## Start
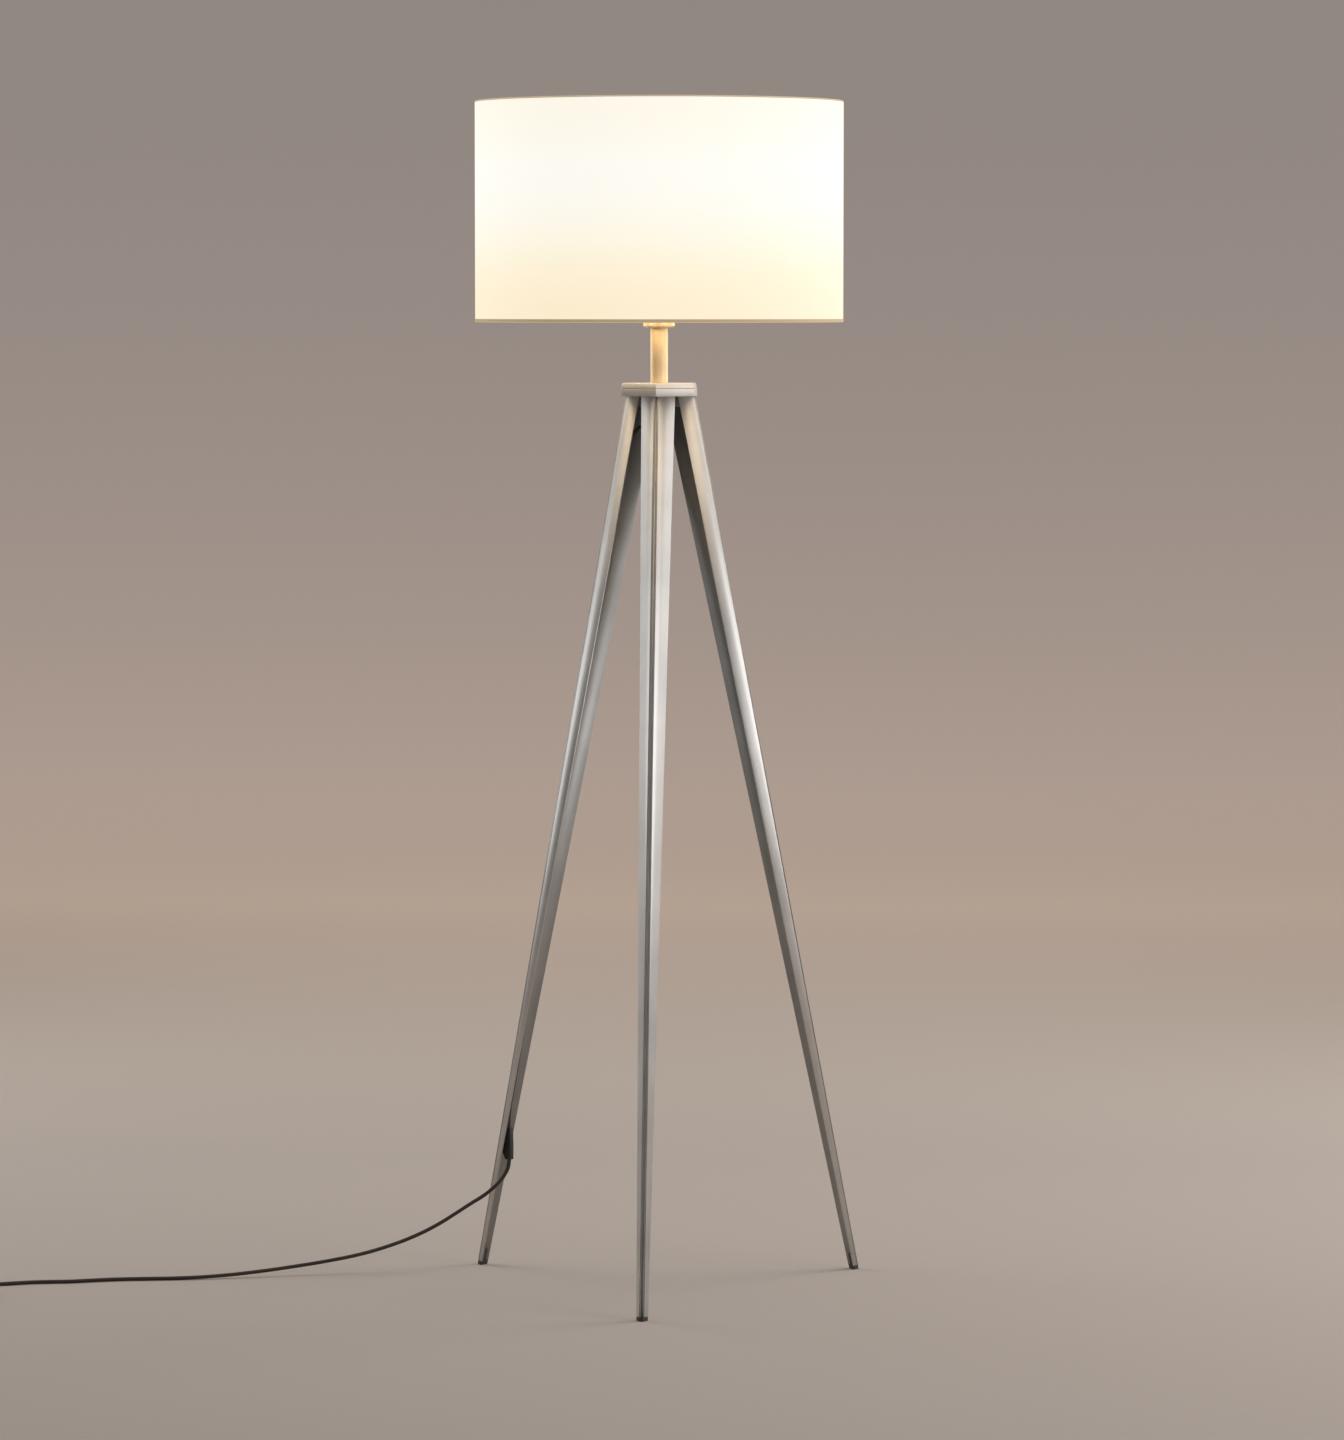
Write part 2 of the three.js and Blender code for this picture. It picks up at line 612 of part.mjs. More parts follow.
// Where the cable lies in a leg: just behind the groove.
const cableDepth = grooveDepth + LEG_WALL + 2 * GAP + CABLE / 2;
const cableSeat = (z, standOff = 0) => [legEdge(z) - cableDepth - standOff, z];

// [distance from the axis, height] in the plane of the left leg: down the threaded tube, across to the
// leg, down in its channel, and out of it through the strain relief.
const reliefTop = RELIEF_END + RELIEF_LENGTH;
const exitRadius = legFace(RELIEF_END) - RELIEF_STAND_OFF;
const crossing = legFace(reliefTop) + CABLE / 2;
const cableRoute = [
  [0, cableTop],
  [0, stemBottom],
  [0, nippleBottom],
  [2, nippleBottom - 10],
  [9, nippleBottom - 19],
  [20, nippleBottom - 25],
  [31, nippleBottom - 31],
  cableSeat(nippleBottom - 41, 13.5),
  cableSeat(nippleBottom - 56, 7.7),
  cableSeat(nippleBottom - 80, 2.7),
  cableSeat(nippleBottom - 115),
  cableSeat(nippleBottom - 145),
  ...[0.77, 0.6, 0.44, 0.3].map((share) => cableSeat(share * legTop)),
  cableSeat(reliefTop + 60),
  cableSeat(reliefTop + 25),
  [crossing, reliefTop],
  [(crossing + exitRadius) / 2, RELIEF_END + RELIEF_LENGTH / 2],
  [exitRadius, RELIEF_END],
];
const inLegPlane = ([r, z]) => new THREE.Vector3(0, -r, z);
const cablePoints = cableRoute.map(inLegPlane);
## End
Print the complete listing again, exactly as it stands.

» **SOLUTION TO THIS EXERCISE**
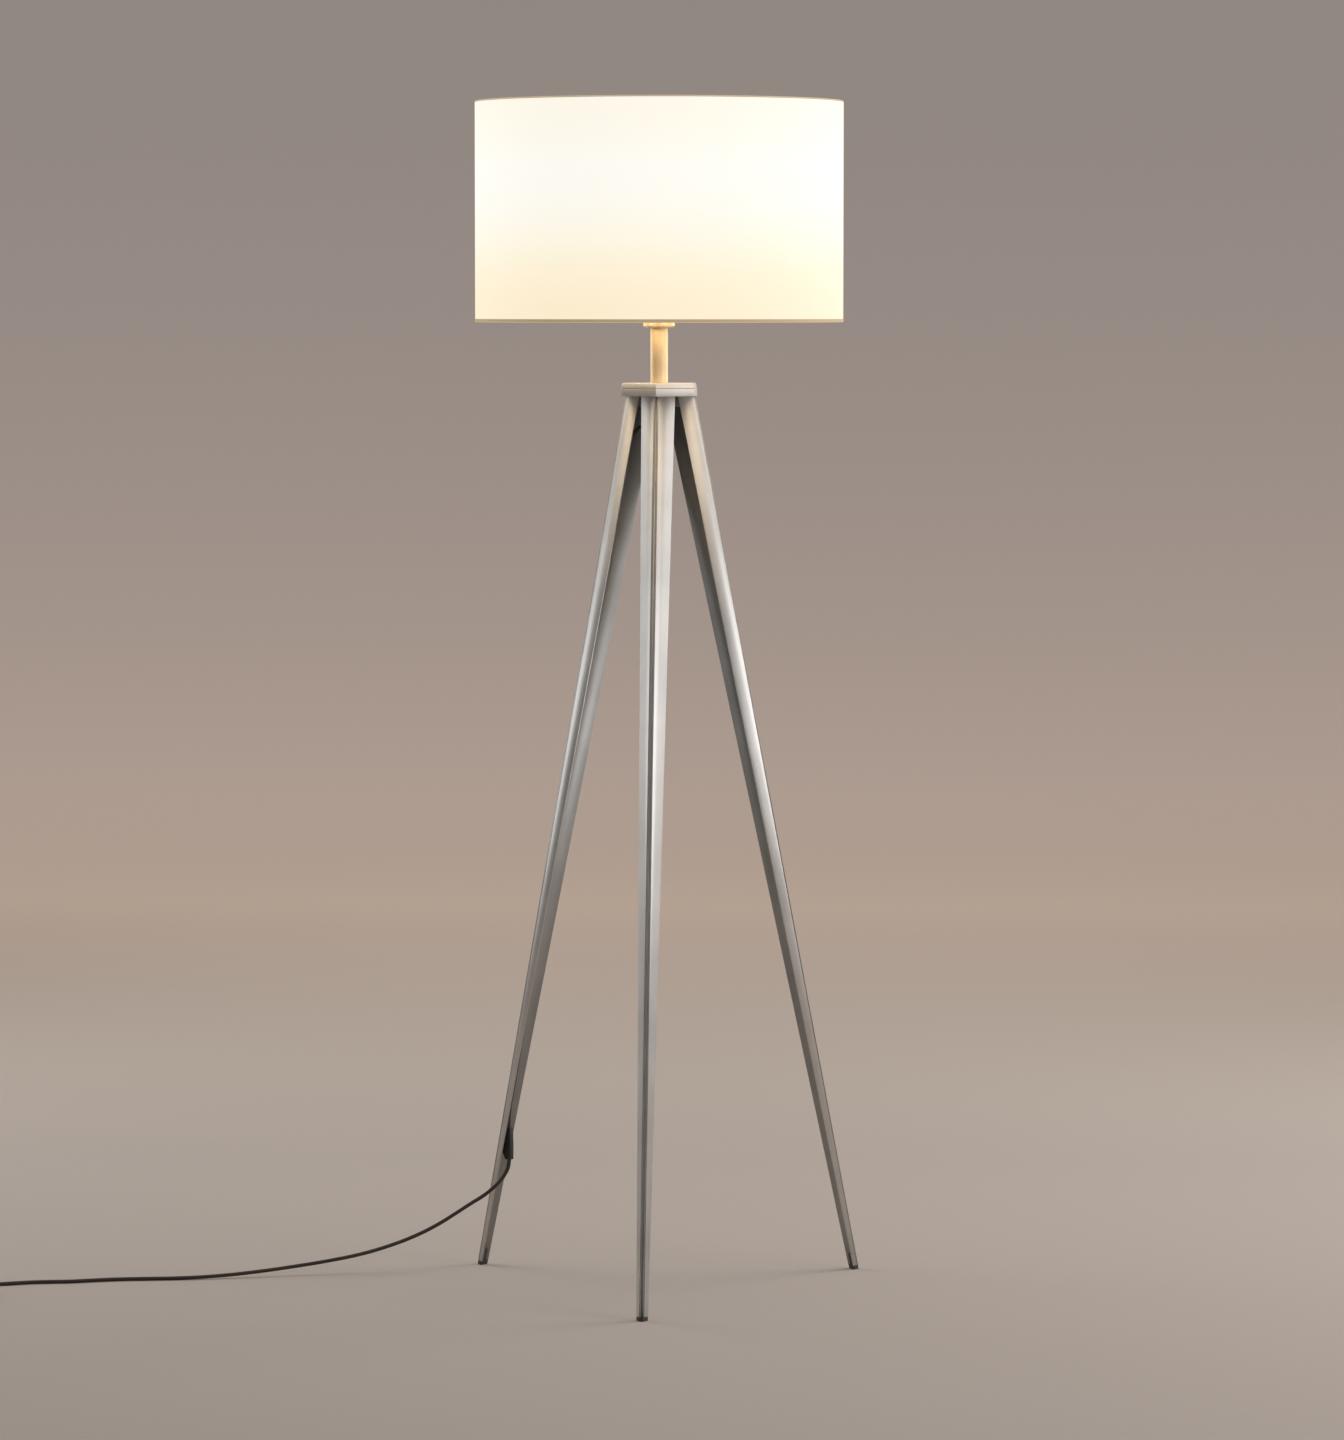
Write part 2 of the three.js and Blender code for this picture. It picks up at line 612 of part.mjs. More parts follow.
// Where the cable lies in a leg: just behind the groove.
const cableDepth = grooveDepth + LEG_WALL + 2 * GAP + CABLE / 2;
const cableSeat = (z, standOff = 0) => [legEdge(z) - cableDepth - standOff, z];

// [distance from the axis, height] in the plane of the left leg: down the threaded tube, across to the
// leg, down in its channel, and out of it through the strain relief.
const reliefTop = RELIEF_END + RELIEF_LENGTH;
const exitRadius = legFace(RELIEF_END) - RELIEF_STAND_OFF;
const crossing = legFace(reliefTop) + CABLE / 2;
const cableRoute = [
  [0, cableTop],
  [0, stemBottom],
  [0, nippleBottom],
  [2, nippleBottom - 10],
  [9, nippleBottom - 19],
  [20, nippleBottom - 25],
  [31, nippleBottom - 31],
  cableSeat(nippleBottom - 41, 13.5),
  cableSeat(nippleBottom - 56, 7.7),
  cableSeat(nippleBottom - 80, 2.7),
  cableSeat(nippleBottom - 115),
  cableSeat(nippleBottom - 145),
  ...[0.77, 0.6, 0.44, 0.3].map((share) => cableSeat(share * legTop)),
  cableSeat(reliefTop + 60),
  cableSeat(reliefTop + 25),
  [crossing, reliefTop],
  [(crossing + exitRadius) / 2, RELIEF_END + RELIEF_LENGTH / 2],
  [exitRadius, RELIEF_END],
];
const inLegPlane = ([r, z]) => new THREE.Vector3(0, -r, z);
const cablePoints = cableRoute.map(inLegPlane);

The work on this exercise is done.